Final thoughts: multi-core processing will eventually adress the issue of simulated physics whoreing your computer's resources. But what do I know.

In the end, it's all up the software developers, hell they could probably pull off a game that allowed you to dedicate an entire processor core to physics. So one of the cores in a chip like the fx-60 could act very similarly to this physics card.

Here's an early look at a sample board based on PCI-Express 1x/4x architecture. We know that Ageia plans on implementing several different interfaces, including - but not limited to - PCI-E, PCI and on-board motherboard integrated solutions. Ageia tells us that we should see boards out by the end of this year. If you look closely you'll notice some RAM chips around the PPU - we're told it's 128MB of GDDR3. On-board memory is not something they anticipate will grow in demand as it does on graphic cards.
-gdhardware.com

This however intrigues me as the variety of of pci:e sockets continues to rise we could see the physics unit go in as simply as say a sound card in tomorrows motherboards (or hell, even todays :p). Realistic fluid physics dont seem so impossible with that much power put purely into physics processing.

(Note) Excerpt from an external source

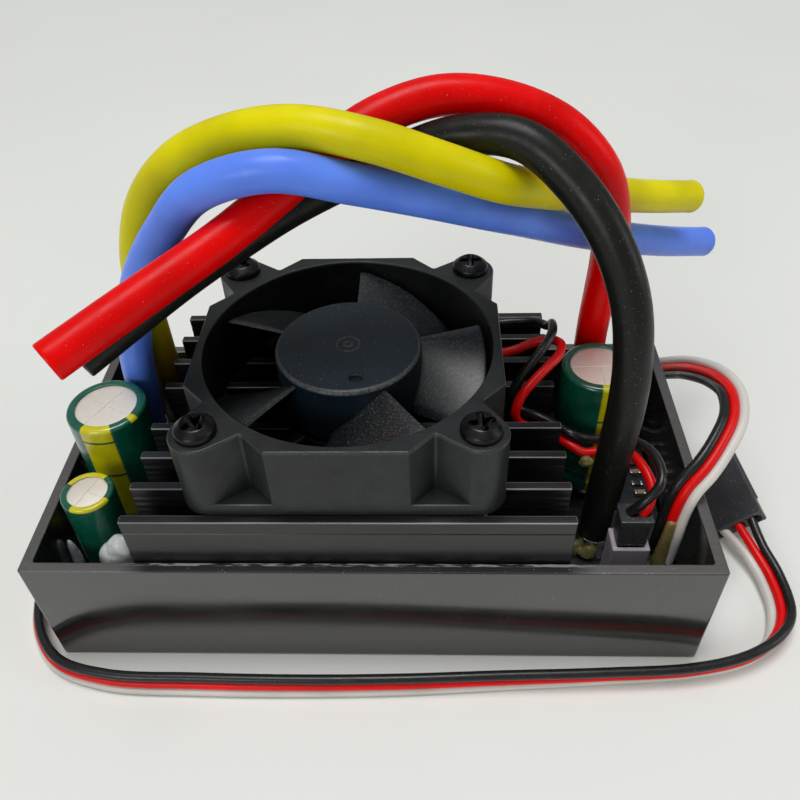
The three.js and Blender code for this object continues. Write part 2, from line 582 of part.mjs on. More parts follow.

But on the other hand I start to think we will start needing "cards" for anything and costs will simpy skyrocket, why not just unify architechture instead of cluttering our pcs, thats my only concern.
 
I'm not hurting for FPS yet, but I'd certainly buy several times better FPS for an extra, what are these going to go for, $100? if my system would benefit from it.
 
Wow. That looks like one hell of a lot of items on screen at once. Crazy.
And these cards really wont be that expensive. Like Adabiviak said, around $100, $150 maybe. So it's not like it'd break the bank buying one of these things.

But Baby Head Crab made some god points too. The industry will either adapt to this, or it will be ignored. Though I think it will adapt to it, seeing as some pretty big companies are already saying they'll be using it in the future.
 
I hope that box room is a tech demo that will come with the chip :)
 
samo said:
150$ for 30 fps ?
...in a game with that much physics that would ordinarily play at 5 fps on someone's system, perhaps.
 
samo said:
150$ for 30 fps ?


yes that would be worth it, half the time people upgrade videocards for no reason when the only get like 15-20 more fps. This will both handle many more physics calculations, and relieve the stress off of the cpu


so yes, $150 is worth it
 
That's an immpresive difference. What engine was that piccy taken from? Or is the tech demo made with its own engine to showcase the card?
 
great....something else well all have to buy for the damn computer
 
There's one already integrated into your processor/motherboard. If you don't mind on-board physics processing (like you wouldn't mind on-board audio or video), don't get one.
 
Adabiviak said:
There's one already integrated into your processor/motherboard. If you don't mind on-board physics processing (like you wouldn't mind on-board audio or video), don't get one.
It's not even that good. On-board audio still has a dedicated audio processing device. On-board video still has a dedicated video processing device. They're just built into the board. On-board is still hardware acceleration... so, it takes a load off of your CPU. There is, currently, no such thing as an on-board physics processor. You might see a company start making motherboards with built-in physics processors if this card becomes successful and is widely adopted by game developers. Right now, it's all done in the CPU through software. It would be like trying to run HL2 in a software renderer.

Also, don't expect it to be $100 or even $150. According to AGEIA, it's going to be more like $250 or $300.